The relationship between Nammalvar and Nathamuni is attested by the Guru-paramparā, Divya sūri charita, and Prappannāmŗta. The Prappannāmŗta also attests that Nathamuni was born in the village Viranarayana. Viranarayana is today generally identified as Kattumannarkoil. Nathamuni is said to have died at Gangaikonda Cholapuram. His father's name was Iśvara Bhaṭṭa and his son's name was Iśvaramuni. His grandson was Yamunacharya who was probably named in commemoration of a pilgrimage that Nathamuni took to the banks of the Yamuna along with his son (Iśvara Muni) and daughter-in-law.

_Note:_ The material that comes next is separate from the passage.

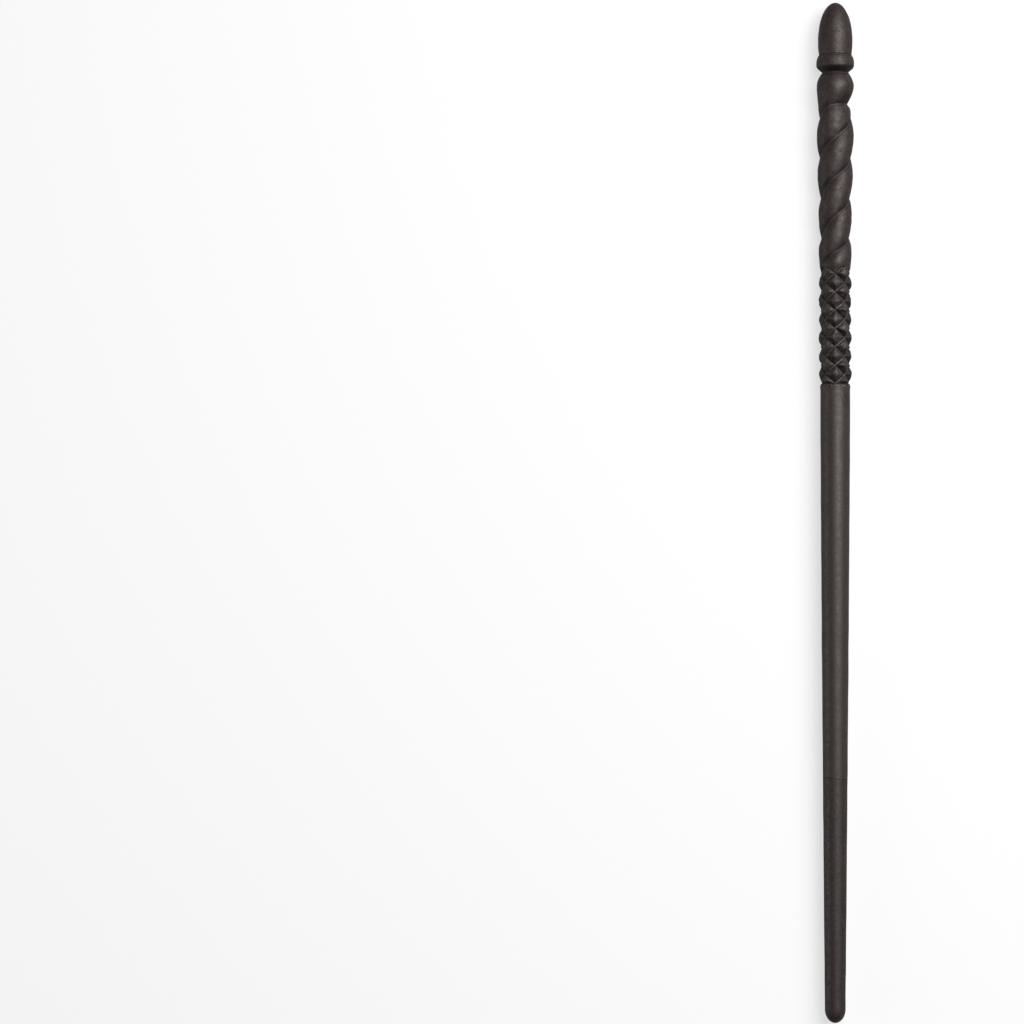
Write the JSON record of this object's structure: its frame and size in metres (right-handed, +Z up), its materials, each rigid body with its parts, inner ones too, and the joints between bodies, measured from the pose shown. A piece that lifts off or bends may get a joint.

It is believed that his other names were Sadamarsana Kula Tilakar, Sottai Kulaththu Arasar, and Ranganatha Acharya.

Life history

Compilation of the Naalayira Divya Prabandham 
He spent time travelling in North India. He learned about Naalayira Divya Prabhandam, but he heard only ten hymns. He wanted the rest. He recited 12,000 times, Kanninun Siruthambu, a poem in praise of Nammalvar. Nammalvar appeared and gave the 4000 hymns (Naalayira Divya Prabhandam). He was the one who brought back the 4000 hymns. In addition to teaching the hymns to his two nephews at Srirangam, he introduced them into the Srirangam temple service at the Sri Ranganathaswamy Temple, Srirangam, where he was the temple administrator.The story goes that Nathamuni, while at the Vishnu temple at Kattumannar Koil his native place, heard some Brahmins from the Southern end of the Peninsula recite Tamil verses of Satakopa addressed to the Vishnu God of Kumbhakonam and was charmed with their sense and diction. He also found that these verses concluded with the words "These 10 out of the thousand, composed by Satakopa". Nathamuni thus placed in the track of research seems to have finally recovered the whole of Satakopa's works and then rearranged them and the extant works of the other Alwars into four collections of about a thousand stanzas each.

Other contributions 
The ritual of worship as followed in Vishnu temples is based on two early standard works. The first being Vaikhanasa Sutra which probably belongs to the Krishna Yajurveda school. The other is the Panchratra Agama which belongs to the extensive Tantra literature, believed to have been composed by Narayana himself. The Agama has a peculiar philosophy of its own, the Bhagavata Tradition, which is ancient and is referred to in the Mahabharata and Badarayana Sutras. Nathamuni made a provision for the recitation of the Tamil Veda on appropriate occasions during the main festivals of the lord. He is thought to be the originator of the Araiyar Sevai.

Anecdotes

The court dancer 
Nammalvar's songs are sung to this day at Srirangam and other places of where Vishnu is worshipped. Nathamuni is said to have set them into music after his discovery of these verses. During that period, a dancing girl sang songs in the same celestial tune (in which Nathamuni set the prabandhams into music) at the court of the Chola king in Gangaikondacholapuram. The tune was rare and could not be appreciated by the common folk and hence the king slighted the dancer. The dancer travelled to the Veeranarayanapuram Vishnu temple and sang before God in the same celestial tune. This was appreciated by Nathamuni who understood the nuances of the tune. On hearing that Nathamuni himself had appreciated the dancer's singing, the king visited the temple and enquired why Nathamuni had appreciated that unfamiliar tune. To display his expertise, Nathamuni ordered several cymbals to be sounded and determined the weight of the cymbals from the pitch of the sound that they produced. This impressed the king and he accepted the superiority of the celestial tune.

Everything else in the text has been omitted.